Doctors and teachers may now face bribery charges if they receive monetary and other forms of reward in exchange for favors made through their work, the Supreme People's Court (SPC) and the Supreme People's Procuratorate (SPP) said in a new judicial interpretation issued Monday.
Under the interpretation, medical staff face being charged with commercial bribery if they receive bribes from sales agents of pharmaceutical companies and suppliers of medical equipment, or if they help promote pharmaceutical products through their prescriptions for the benefits.
Similarly, teachers face the charges if they accept bribes from sales agents of textbooks, teaching facilities, school uniforms and other related items during the course of their work.

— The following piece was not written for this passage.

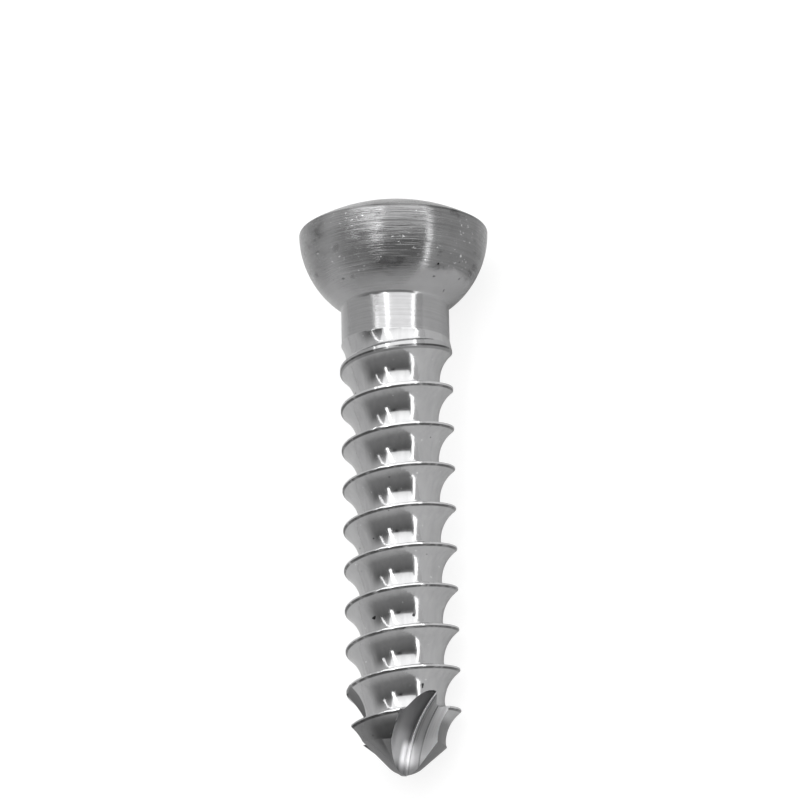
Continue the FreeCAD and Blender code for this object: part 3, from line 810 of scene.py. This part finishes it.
def soft_lamp(name, across, upwards, width, height, radiance, roll=0):
    """A flat lamp that faces the screw; width and height are the angles that it spans."""
    data = bpy.data.lights.new(name, "AREA")
    data.shape = "RECTANGLE"
    data.size = 2 * lamp_distance * math.tan(math.radians(width) / 2)
    data.size_y = 2 * lamp_distance * math.tan(math.radians(height) / 2)
    data.energy = radiance * math.pi * data.size * data.size_y
    lamp = bpy.data.objects.new(name, data)
    scene.collection.objects.link(lamp)
    away = seen_from_camera(across, upwards)
    side = camera_up.cross(away).normalized()
    lamp.matrix_world = Matrix.Translation(away * lamp_distance) @ Matrix(
        (side, away.cross(side), away)
    ).transposed().to_4x4() @ Matrix.Rotation(math.radians(roll), 4, "Z")


soft_lamp("wide_lamp", 0, 48, 76, 82, 1.25, roll=8)
soft_lamp("right_strip", 45, -8, 6, 104, 3.0)
soft_lamp("left_strip", -20, 18, 5, 56, 5.0)
soft_lamp("far_left_strip", -47, 25, 3, 46, 2.8)

world = bpy.data.worlds.new("room")
scene.world = world
world.use_nodes = True
room = world.node_tree
room_tone = 0.74
direction = add(room, "ShaderNodeTexCoord").outputs["Generated"]
across, upwards, towards = (
    add(room, "ShaderNodeVectorMath", {0: direction, 1: axis}, operation="DOT_PRODUCT")
    .outputs["Value"]
    for axis in (camera_right, camera_up, camera_back)
)
side_angle = work_out(room, "ARCTAN2", across, towards)

# The dark part spans the camera from left to right, and from below it to above it, where it
# fades. It is deepest level with the camera.
dark = product(
    room,
    ramp(room, side_angle, -1.65, -0.95),
    ramp(room, side_angle, 0.78, 0.68),
    ramp(room, upwards, -1.0, -0.6),
    ramp(room, upwards, 0.5, -0.05),
    ramp(room, towards, -0.3, 0.1),
)
deep = ramp(room, upwards, -0.75, 0.2, 0.42, 0.6)

# A darker spot lies just to the upper left of the camera.
aside = work_out(room, "POWER", total(room, across, 0.07), 2.0)
above = work_out(room, "POWER", total(room, upwards, -0.07), 2.0)
spot = ramp(room, total(room, aside, above), 0.016, 0.003)
tone = total(room, room_tone, product(room, dark, deep, -1.0), product(room, spot, -0.2))
background = room.nodes["Background"]
room.links.new(tone, background.inputs["Strength"])
background.inputs["Color"].default_value = (1, 1, 1, 1)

Organizers of sports and cultural activities will also be covered under the interpretation.
Members of judicial or evaluation groups, members of committees for the procurement of items and members of bidding procurement groups, can also be punished for crimes committed under the circumstances of receiving illegal returns.

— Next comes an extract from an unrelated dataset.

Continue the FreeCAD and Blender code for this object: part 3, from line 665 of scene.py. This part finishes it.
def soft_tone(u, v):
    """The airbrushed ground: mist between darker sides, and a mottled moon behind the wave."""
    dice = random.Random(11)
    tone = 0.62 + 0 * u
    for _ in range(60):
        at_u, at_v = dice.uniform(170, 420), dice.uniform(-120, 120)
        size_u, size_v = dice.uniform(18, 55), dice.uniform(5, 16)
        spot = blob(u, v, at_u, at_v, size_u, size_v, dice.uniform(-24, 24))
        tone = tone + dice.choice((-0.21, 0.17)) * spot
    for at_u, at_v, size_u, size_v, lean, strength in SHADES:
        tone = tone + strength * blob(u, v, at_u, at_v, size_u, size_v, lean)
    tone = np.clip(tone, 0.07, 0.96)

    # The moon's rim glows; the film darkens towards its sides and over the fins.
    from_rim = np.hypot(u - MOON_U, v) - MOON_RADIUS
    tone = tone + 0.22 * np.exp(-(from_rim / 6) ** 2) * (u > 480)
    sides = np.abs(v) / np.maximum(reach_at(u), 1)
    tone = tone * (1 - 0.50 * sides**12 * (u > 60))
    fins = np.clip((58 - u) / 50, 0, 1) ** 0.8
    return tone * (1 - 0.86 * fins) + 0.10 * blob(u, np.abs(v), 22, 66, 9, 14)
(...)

Those found guilty of the crimes could be jailed.
The latest move by the SPC and SPP is in accordance with two amendments to the Criminal Law issued in November 2005 and June 2006.

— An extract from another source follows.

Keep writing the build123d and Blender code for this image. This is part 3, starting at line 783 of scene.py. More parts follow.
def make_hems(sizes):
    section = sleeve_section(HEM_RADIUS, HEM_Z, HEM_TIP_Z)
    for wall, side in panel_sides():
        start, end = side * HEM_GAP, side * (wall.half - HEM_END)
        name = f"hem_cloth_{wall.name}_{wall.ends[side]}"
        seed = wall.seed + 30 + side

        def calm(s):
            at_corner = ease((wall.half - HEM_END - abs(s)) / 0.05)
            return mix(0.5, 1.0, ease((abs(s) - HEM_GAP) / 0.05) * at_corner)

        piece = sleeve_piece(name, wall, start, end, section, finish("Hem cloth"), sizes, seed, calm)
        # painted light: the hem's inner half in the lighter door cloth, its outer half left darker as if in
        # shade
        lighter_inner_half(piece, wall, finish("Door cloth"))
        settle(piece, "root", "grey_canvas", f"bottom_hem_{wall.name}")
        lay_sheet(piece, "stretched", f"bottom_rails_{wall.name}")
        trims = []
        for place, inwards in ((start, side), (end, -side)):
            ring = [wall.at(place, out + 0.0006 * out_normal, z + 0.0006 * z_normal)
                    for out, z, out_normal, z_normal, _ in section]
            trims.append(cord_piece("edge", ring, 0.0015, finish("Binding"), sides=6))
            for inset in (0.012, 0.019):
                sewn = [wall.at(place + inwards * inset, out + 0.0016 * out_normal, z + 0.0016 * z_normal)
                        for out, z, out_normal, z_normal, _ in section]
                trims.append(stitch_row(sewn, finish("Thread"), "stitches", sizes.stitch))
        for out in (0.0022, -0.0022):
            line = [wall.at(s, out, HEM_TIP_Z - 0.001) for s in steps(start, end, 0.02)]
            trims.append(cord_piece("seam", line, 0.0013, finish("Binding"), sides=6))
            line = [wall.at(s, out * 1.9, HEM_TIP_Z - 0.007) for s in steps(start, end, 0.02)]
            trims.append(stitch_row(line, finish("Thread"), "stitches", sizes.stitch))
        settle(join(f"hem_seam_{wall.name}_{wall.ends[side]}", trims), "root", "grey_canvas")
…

Previously, the Criminal Law stipulated that crimes of bribery were limited to government officials or employees of State companies.
An interpretation released last November included commercial crimes of non-government officials and employees to the legal definition.
Public servants, State company employees and those who were "employees of other institutions" were also previously subject to commercial bribery laws.
The new interpretation has clarified that the "other institutions" include State organs, social institutions, community residents' committees, village committees and organizing committees for sports and cultural activities.
"The interpretation further clarifies the circumstances in facing crimes of bribery, especially the affirmation of commercial bribery, to staff of companies, enterprises and other institutions," the SPC and SPP said.
The interpretation also clarified that rewards of monetary value given to suspects will be considered bribes, including home furnishing, travel packages and shopping coupons.
Bribery cases have been on the rise in recent years.
From 2002-2007, official records showed that the SPP dealt with 19,963 commercial bribery cases involving government officials.
Since 2006, the SPC and SPP have reportedly cracked down on commercial bribery by focusing on areas ranging from construction, land transfer, property transactions and the purchase of medical and pharmaceutical products, to bank loans, securities, and commercial insurance.